Por isso, as feministas em todo o mundo cunharam o “Não basta ser mulher”, em apoio exclusivamente a candidatas que defendam a plataforma histórica feminista. Liberdade, autonomia, igualdade são, para as mulheres, questões muito concretas. A falta de autonomia sobre o próprio corpo é algo inacreditável em tempos que já entram pelo século XXI. A subestimação do trabalho da mulher, a injustiça na sua remuneração, a violência doméstica, a exploração de seus saberes e fazeres e de seu corpo coisificado, a prostituição da infância, devem ser superados por qualquer sociedade que queira crescer, em todos os sentidos.
Temos duas mulheres candidatas a presidenta do Brasil nestas eleições. Ambas tem origem na esquerda do país, e ambas não são feministas. Quando Dilma diz : “Nós, mulheres, nascemos com o sentimento de cuidar, amparar e proteger. Somos imbatíveis na defesa de nossos filhos e de nossa família”, valorizando estas funções como grande qualidade das mulheres, ela colabora com os valores do patriarcado e dos fundamentalistas na defesa de que lugar de mulher é na casa, no lar e na família. E o capitalismo agradece pela continuada escravidão da mulher na gloriosa produção e reprodução da vida, e fornecimento de mão de obra farta, e barata.
“À sombra de Lula,…”
A principal chamada da Folha de São Paulo, “À sombra de Lula, Dilma promete alma de mulher”, sintetiza uma outra nuance muito cara às bandeiras feministas.

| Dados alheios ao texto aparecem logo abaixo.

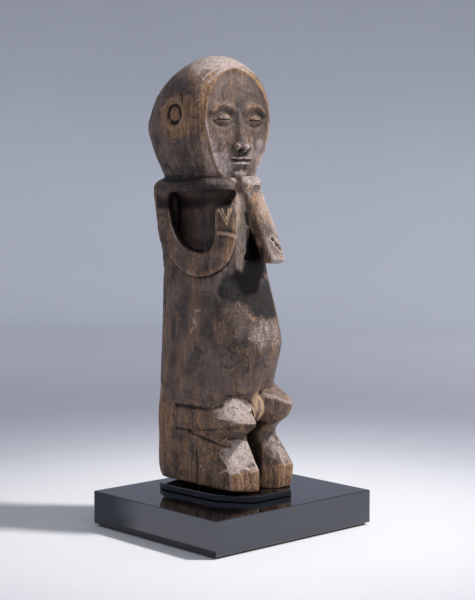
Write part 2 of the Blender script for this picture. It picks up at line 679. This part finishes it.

Reforça outro estereotipo da mulher, a dependente, a submissa – a que não protagoniza, assessora; não trabalha, apenas ajuda o homem; acompanha, enfeita. Por isso, seu trabalho pode até valer menos, a sociedade machista aceita.
Quando Lula diz que a cédula terá um vazio, “e para que esse vazio seja preenchido, eu mudei de nome e vou colocar Dilma”, brincando ele reforça a velha crença na mulher inferior, que precisa do homem, afinal ela foi saída da sua costela. A foto de Evaristo Sá, que a Folha publicou nesta segunda-feira, com a sombra de Lula ao discursar projetada sobre a imagem de Dilma no telão, é emblemática do retrato que se quer fixar da candidata.
As feministas petistas estão preocupadas, pois sabem que o cenário destas eleições é oportunidade singular de difundir propostas histórics das mulheres, sua visão mais horizontalizada e colaborativa da política. Desde que elas ocupem espaços estratégicos nas campanhas, o que parece não acontecer, nem mesmo na assessoria de Dilma. “Todos se esforçam muito para conquistar o voto das mulheres”, diz Alessandra Terribili (SP), “pois ele é mais difícil, é mais refletido”.
A despolitização da campanha e a desqualificação das mulheres e do feminismo, foram criticadas por várias oradoras na plenária petista. Elas referiam-se aos meios de comunicação, aos partidos, inclusive o PT, onde faltam mulheres nos centros de decisão política. “As mulheres tem que sentir-se protagonistas da campanha”, acredita Alessandra. “Nós conhecemos as mulheres, temos opinião sobre como as candidaturas devem se dirigir a elas, a campanha precisa nos ouvir. Não basta ser mulher, temos que carregar um programa comprometido com as mulheres”.